Steven Walter to direct the Beethovenfest
May 4, 2020As announced on May 4, Steven Walter, currently director of the festival PODIUM Esslingen, will head the festival in the city of Beethoven's birth beginning November 1, 2021 and will support the festival staff until then. The 2021 season will be managed by the current director, Nike Wagner, whose term has been extended for an additional year.
Giving new life to music
After months of deliberations, the choice for Walter by the search committee — in which Deutsche Welle is represented — came as a surprise to many but was warmly greeted in Bonn. The choice is seen as daring, perhaps not risk-free but certainly future-oriented. Edging out nine other candidates, Walter stood out for his radical advocacy of unusual and innovative forms of music presentation. With many festivals seeking different approaches, he has a proven history of taking them.
Born in 1986 near Stuttgart in a German-American family, Walter told DW that he is proud to "combine both influences," although he culturally identifies with Germany "first and foremost."
His parents were not musicians, but an ambitious teacher ignited his passion for music. Studying cello in Oslo and Detmold, he founded the festival Podium Esslingen in 2009, which began as a students' project but has grown to European stature.
The Beethoven year became the coronavirus year
Two hundred and fifty years after the birth of Ludwig van Beethoven, two festival editions in Bonn had originally been planned for 2020, one in the spring and one in the autumn, but both had to be called off due to the coronavirus pandemic. The fall edition has now been scheduled to take place one year later, from August 20 until September 10, 2021.
With the first festival taking place in 1845, Bonn's Beethovenfest presents world-class artists each season. The programs center on Ludwig van Beethoven's works but also span the relationship between Beethoven and other composers, up to contemporary music.
Music for the "Post-Pandemic Festival"
Walter has co-founded various ensembles. In recognition of his work as an innovative music promoter, he was awarded an ECHO Klassik in 2010 and named Cultural Manager of the year in 2011. He frequently gives speeches on concert design and cultural management.
"I've always viewed my role as a musician and music mediator as an active one," explains Walter, who sees his strength in "working creatively with unusual performances spaces." That ability could prove decisive for the Beethovenfest, which during the restoration of the Beethoven Hall has had to seek out other venues. Work on the Beethoven Hall could continue for years.
Another core responsibility, says Walter, is caring for the many musicians now stranded by the coronavirus pandemic. "Who will make the music for the post-pandemic festival? Who will strike up a note when we're all able to return? We need reliable perspectives for music-making now. Otherwise there won't be any left, and the damage to the musical landscape will be immeasurable," he writes on his Facebook page.

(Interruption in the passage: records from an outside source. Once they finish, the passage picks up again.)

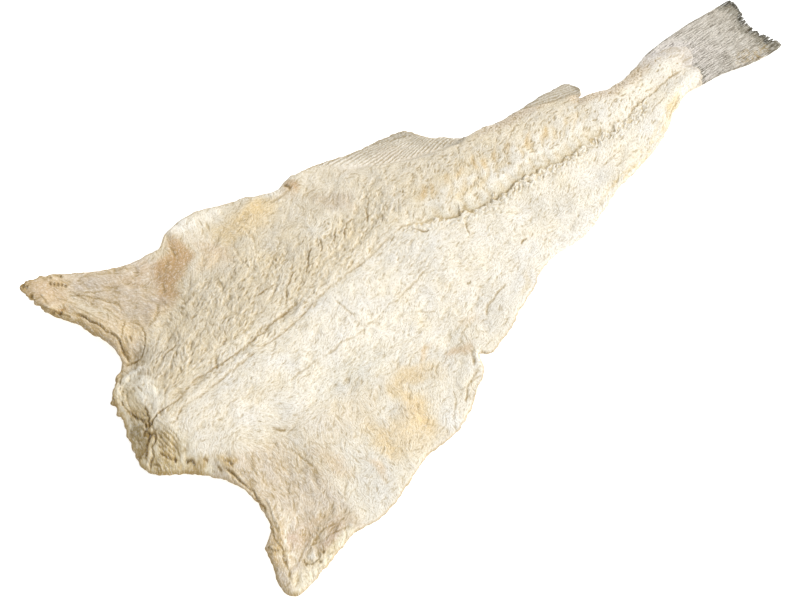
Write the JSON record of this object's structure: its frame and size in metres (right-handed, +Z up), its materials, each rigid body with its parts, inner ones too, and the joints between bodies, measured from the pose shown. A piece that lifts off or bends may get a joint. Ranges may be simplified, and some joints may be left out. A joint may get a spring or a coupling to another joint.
{
  "type": "salted dried cod",
  "caption": "Whole split cod, salted and dried, lying flat on its skin with the pale flesh side up, with fins and tail.",
  "frame": {"origin": "on the underside, on the line from the neck cut to the middle of the tail fin, half way along the fish", "axes": "+X from the neck cut to the tail, +Y to the side that carries the two anal fins, +Z up out of the flesh side"},
  "size_m": [0.7158, 0.3682, 0.027],
  "materials": {
    "dried_flesh": "dry matt cream flesh with a leathery, fibrous surface and fine salt"
  },
  "bodies": {
    "root": {"dried_cod": "dried_flesh"}
  },
  "joints": []
}
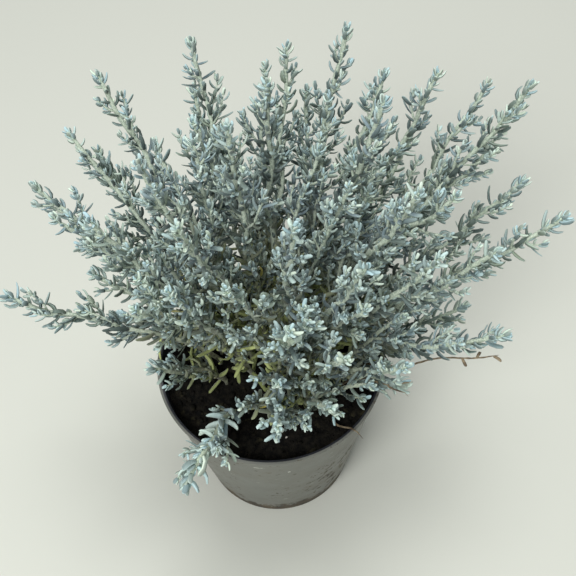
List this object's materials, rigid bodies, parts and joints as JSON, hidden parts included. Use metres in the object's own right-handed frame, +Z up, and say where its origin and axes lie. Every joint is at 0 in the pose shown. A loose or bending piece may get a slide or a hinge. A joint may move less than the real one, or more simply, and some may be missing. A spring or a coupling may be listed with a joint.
{
  "type": "potted curry plant",
  "caption": "Dwarf curry plant: a dome of silver-felted leafy stems standing in dark peat in a thin round nursery pot.",
  "frame": {"origin": "centre of the flat underside of the pot", "axes": "+Z up along the pot's axis, -Y towards the viewer of the picture, +X to the viewer's right"},
  "size_m": [0.2435, 0.1858, 0.2314],
  "materials": {
    "pot": "satin black moulded plastic with dried dirt",
    "soil": "damp crumbly dark peat",
    "foliage": "silver felted leaves and stems, matt with a soft sheen"
  },
  "bodies": {
    "root": {"pot": "pot", "soil": "soil", "leafy_stem_01": "foliage", "leafy_stem_02": "foliage", "leafy_stem_03": "foliage", "leafy_stem_04": "foliage", "leafy_stem_05": "foliage", "leafy_stem_06": "foliage", "leafy_stem_07": "foliage", "leafy_stem_08": "foliage", "leafy_stem_09": "foliage", "leafy_stem_10": "foliage", "leafy_stem_11": "foliage", "leafy_stem_12": "foliage", "leafy_stem_13": "foliage", "leafy_stem_14": "foliage", "leafy_stem_15": "foliage", "leafy_stem_16": "foliage", "leafy_stem_17": "foliage", "leafy_stem_18": "foliage", "leafy_stem_19": "foliage", "leafy_stem_20": "foliage", "leafy_stem_21": "foliage", "leafy_stem_22": "foliage", "leafy_stem_23": "foliage", "leafy_stem_24": "foliage", "leafy_stem_25": "foliage", "leafy_stem_26": "foliage", "leafy_stem_27": "foliage", "leafy_stem_28": "foliage", "leafy_stem_29": "foliage", "leafy_stem_30": "foliage", "leafy_stem_31": "foliage", "leafy_stem_32": "foliage", "leafy_stem_33": "foliage", "leafy_stem_34": "foliage", "leafy_stem_35": "foliage", "leafy_stem_36": "foliage", "leafy_stem_37": "foliage"}
  },
  "joints": []
}
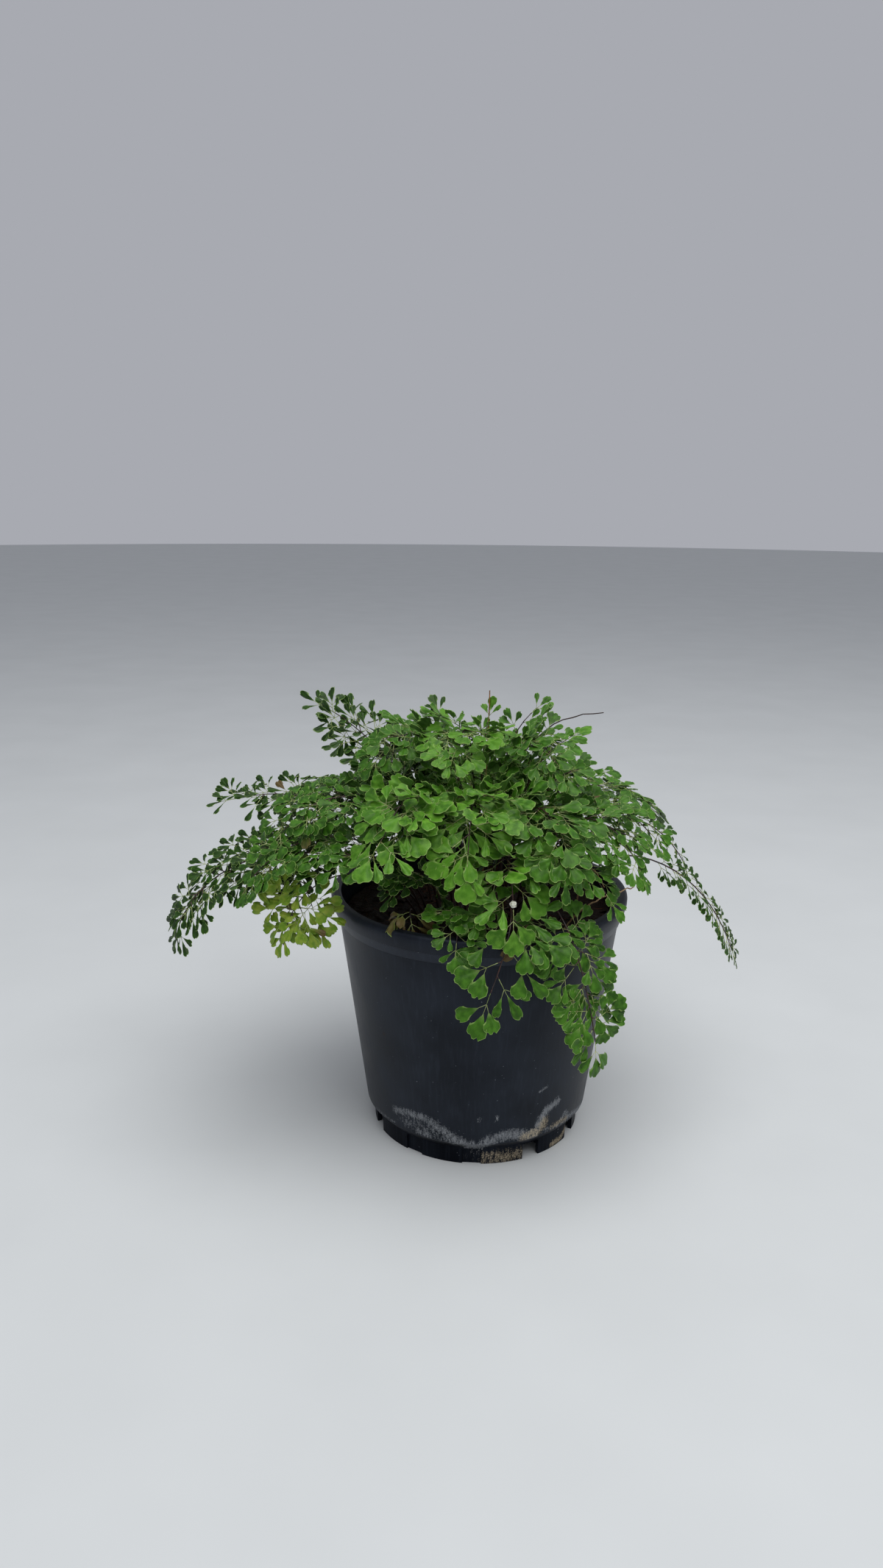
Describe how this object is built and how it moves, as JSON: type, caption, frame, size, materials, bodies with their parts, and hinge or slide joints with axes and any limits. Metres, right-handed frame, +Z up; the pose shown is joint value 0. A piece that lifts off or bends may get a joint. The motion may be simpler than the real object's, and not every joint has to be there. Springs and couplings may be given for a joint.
{
  "type": "potted maidenhair fern",
  "caption": "Maidenhair fern in a round nursery pot: arching fronds of small fan-shaped leaflets on wiry stems, with some trailing over the rim.",
  "frame": {"origin": "centre of the pot's base, on the surface that it stands on", "axes": "+Z up along the pot's axis, +X to the right and -Y towards the viewer"},
  "size_m": [0.2759, 0.1908, 0.2143],
  "materials": {
    "pot": "satin moulded polypropylene, scuffed, with lime marks near the base",
    "potting_mix": "dark bark and coir mix",
    "leaf_fresh": "soft fresh green leaf, pale at its edge",
    "leaf_green": "soft mid-green leaf, pale at its edge",
    "leaf_deep": "soft deep green leaf",
    "leaf_yellowing": "leaf turning yellow",
    "leaf_withered": "dry, curled leaf",
    "old_stem": "wiry dark stem",
    "dry_stalk": "dry tan stalk"
  },
  "bodies": {
    "root": {"pot": "pot", "potting_mix": "potting_mix", "frond_left_trailing": "leaf_deep", "frond_left_reaching": "leaf_deep", "frond_left_upright": "leaf_deep", "frond_left_middle": "leaf_green", "frond_left_yellowing": "leaf_yellowing", "frond_left_rim": "leaf_green", "frond_left_lower": "leaf_green", "frond_front_left_low": "leaf_deep", "frond_front_left": "leaf_fresh", "frond_front_middle": "leaf_fresh", "frond_front_bright": "leaf_fresh", "frond_withered": "leaf_withered", "frond_front_small": "leaf_green", "frond_front_right": "leaf_green", "frond_cascade_left": "leaf_green", "frond_cascade_right": "leaf_green", "frond_front_right_rim": "leaf_green", "frond_right_middle": "leaf_green", "frond_right_round": "leaf_green", "frond_right_rim": "leaf_green", "frond_right_upper": "leaf_green", "frond_right_trailing": "leaf_deep", "frond_right_short_trailing": "leaf_deep", "frond_top_left": "leaf_green", "frond_top_middle": "leaf_fresh", "frond_top_right": "leaf_green", "frond_top_dark": "leaf_deep", "frond_top_spire": "leaf_fresh", "frond_top_edge": "leaf_green", "frond_top_young": "leaf_fresh", "frond_back_far_left": "leaf_green", "frond_back_left": "leaf_green", "frond_back_middle": "leaf_green", "frond_back_right": "leaf_green", "frond_back_far_right": "leaf_green", "frond_back_inner_left": "leaf_green", "frond_back_inner_right": "leaf_green", "frond_back_low_left": "leaf_deep", "frond_back_low_right": "leaf_deep", "old_stem_upright": "old_stem", "old_stem_branching": "old_stem", "stalk_over_rim": "dry_stalk", "stalk_curved": "dry_stalk", "stalk_short": "dry_stalk"}
  },
  "joints": []
}
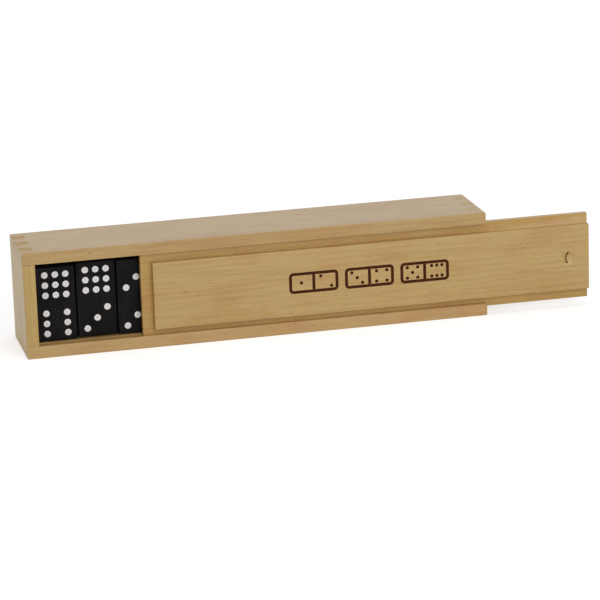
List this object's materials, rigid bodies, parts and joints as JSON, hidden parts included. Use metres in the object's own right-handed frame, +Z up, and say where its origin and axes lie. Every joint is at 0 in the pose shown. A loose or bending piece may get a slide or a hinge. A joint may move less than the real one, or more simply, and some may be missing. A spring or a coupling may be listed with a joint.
{
  "type": "domino storage box",
  "caption": "Long wooden box with comb-jointed corners, a raised-panel lid that slides out of grooves at one end, and black dominoes with white pips standing inside.",
  "frame": {"origin": "centre of the long side face that the box stands on (underside of bottom_side)", "axes": "+X along the box, the way the lid slides open; -Y out of the lid's side; +Z up"},
  "size_m": [0.3016, 0.0442, 0.056],
  "materials": {
    "board_wood": "sanded pale beech, clear matt",
    "panel_wood": "thin sanded panel, clear matt",
    "lid_wood": "sanded pale beech, clear matt",
    "black_wood": "black stained hardwood, satin",
    "white_enamel": "white enamel dots, satin"
  },
  "bodies": {
    "box": {"top_side": "board_wood", "bottom_side": "board_wood", "left_end": "board_wood", "right_end": "board_wood", "back_panel": "panel_wood", "tile_9_6": "black_wood", "tile_9_3": "black_wood", "tile_3_3": "black_wood", "tile_2_1": "black_wood", "tile_3_0": "black_wood", "tile_3_1": "black_wood", "tile_3_2": "black_wood", "tile_4_0": "black_wood", "tile_4_1": "black_wood", "tile_4_3": "black_wood", "tile_4_4": "black_wood", "tile_5_0": "black_wood", "tile_5_1": "black_wood", "tile_5_2": "black_wood", "tile_5_4": "black_wood", "tile_5_5": "black_wood", "tile_6_0": "black_wood", "tile_6_1": "black_wood", "tile_6_2": "black_wood", "tile_6_3": "black_wood", "tile_6_4": "black_wood", "tile_6_5": "black_wood", "tile_6_6": "black_wood", "tile_7_0": "black_wood", "tile_7_1": "black_wood", "tile_7_2": "black_wood", "tile_7_3": "black_wood", "tile_7_4": "black_wood", "tile_7_5": "black_wood", "tile_7_6": "black_wood", "tile_7_7": "black_wood", "tile_8_0": "black_wood", "tile_8_1": "black_wood", "tile_8_2": "black_wood", "tile_8_3": "black_wood", "tile_8_4": "black_wood", "tile_8_5": "black_wood", "tile_8_6": "black_wood", "tile_8_7": "black_wood", "tile_8_8": "black_wood", "tile_9_0": "black_wood", "tile_9_1": "black_wood", "tile_9_4": "black_wood", "tile_9_5": "black_wood", "tile_9_7": "black_wood", "tile_9_8": "black_wood", "tile_9_9": "black_wood", "pips_layer_1": "white_enamel", "pips_layer_2": "white_enamel", "pips_layer_3": "white_enamel", "pips_layer_4": "white_enamel", "pips_layer_5": "white_enamel"},
    "lid": {"lid": "lid_wood"}
  },
  "joints": [
    {"name": "lid_slide", "type": "slide", "parent": "box", "child": "lid", "axis": [1, 0, 0], "range_m": [-0.0564, 0.185]}
  ]
}
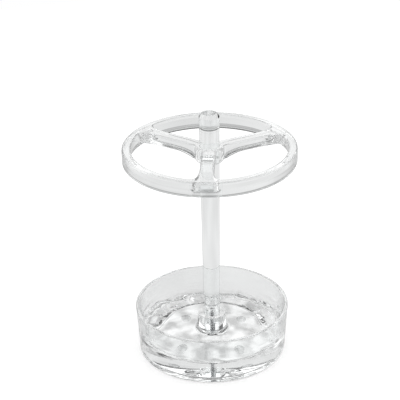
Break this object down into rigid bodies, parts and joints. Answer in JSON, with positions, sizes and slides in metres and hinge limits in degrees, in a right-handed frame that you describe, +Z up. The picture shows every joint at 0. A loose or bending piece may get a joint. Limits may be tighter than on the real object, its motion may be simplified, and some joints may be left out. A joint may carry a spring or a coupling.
{
  "type": "toothbrush holder",
  "caption": "Clear toothbrush stand: a spoked ring frame on a tapered post that rises from a round, thick-bottomed dish.",
  "frame": {"origin": "on the table, under the centre of the post", "axes": "+Z up along the post; -Y is the front, where one spoke of the ring frame points"},
  "size_m": [0.102, 0.102, 0.155],
  "materials": {
    "dish_plastic": "clear moulded plastic, polished",
    "post_plastic": "clear moulded plastic, polished",
    "frame_plastic": "clear moulded plastic, polished",
    "screw_steel": "bright plated steel",
    "pad_rubber": "clear soft pad"
  },
  "bodies": {
    "root": {"base_dish": "dish_plastic", "post": "post_plastic", "ring_frame": "frame_plastic", "base_screw": "screw_steel", "foot_pad_front_right": "pad_rubber", "foot_pad_rear_right": "pad_rubber", "foot_pad_rear_left": "pad_rubber", "foot_pad_front_left": "pad_rubber"}
  },
  "joints": []
}
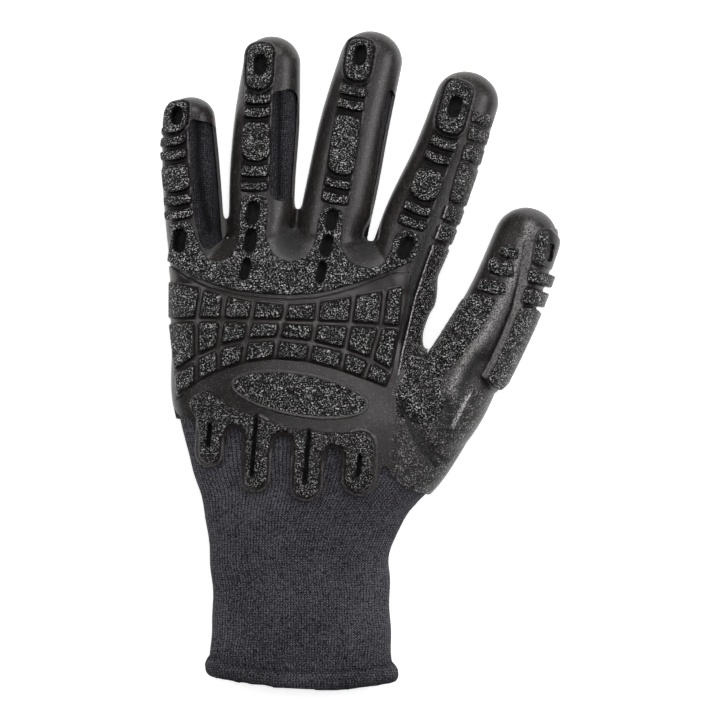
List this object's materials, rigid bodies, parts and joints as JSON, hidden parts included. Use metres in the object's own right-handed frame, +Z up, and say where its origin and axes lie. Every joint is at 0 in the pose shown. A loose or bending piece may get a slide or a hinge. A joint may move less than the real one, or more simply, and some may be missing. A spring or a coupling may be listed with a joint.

"If music isn't performed, it doesn't exist," Walter continues. "Musicians lose their livelihoods, institutions and structures collapse. Of course, the air that carries sound waves is the same air that carries the virus. In a pandemic, we are responsible for our audiences. But we also bear a lasting responsibility for music. Every era can be measured in how it treats its artists."
"If you can make it there..."
Finding unusual presentation and distribution forms for classical music in the concert hall and online, and attracting a youthful audience are counted among Walter's achievements in Esslingen. His innovations there have included a "disco opera," music theater to a party with dance, a multimedia evening on Robert Schumann, and a combination of musical theater and orchestral installation.
Showing a delicate touch in navigating the fragile margins between the digital world and the real one, Walter has proven that he experiments with careful consideration and is known to own up to his mistakes. Curating the fellowship program #bebeethoven, he teamed up with 12 composers, performers and music producers across Europe to give the composer's music a 21st century twist for the anniversary year.
In an interview for the daily Stuttgarter Zeitung, Walter emphasized that while offbeat events can be easily staged in a city like Berlin, being able to capture the attention of the rather conservative public in Swabia and growing audiences there proves these ideas can work anywhere. That, clearly, is what the Beethovenfest's exploratory committee also hopes for Bonn.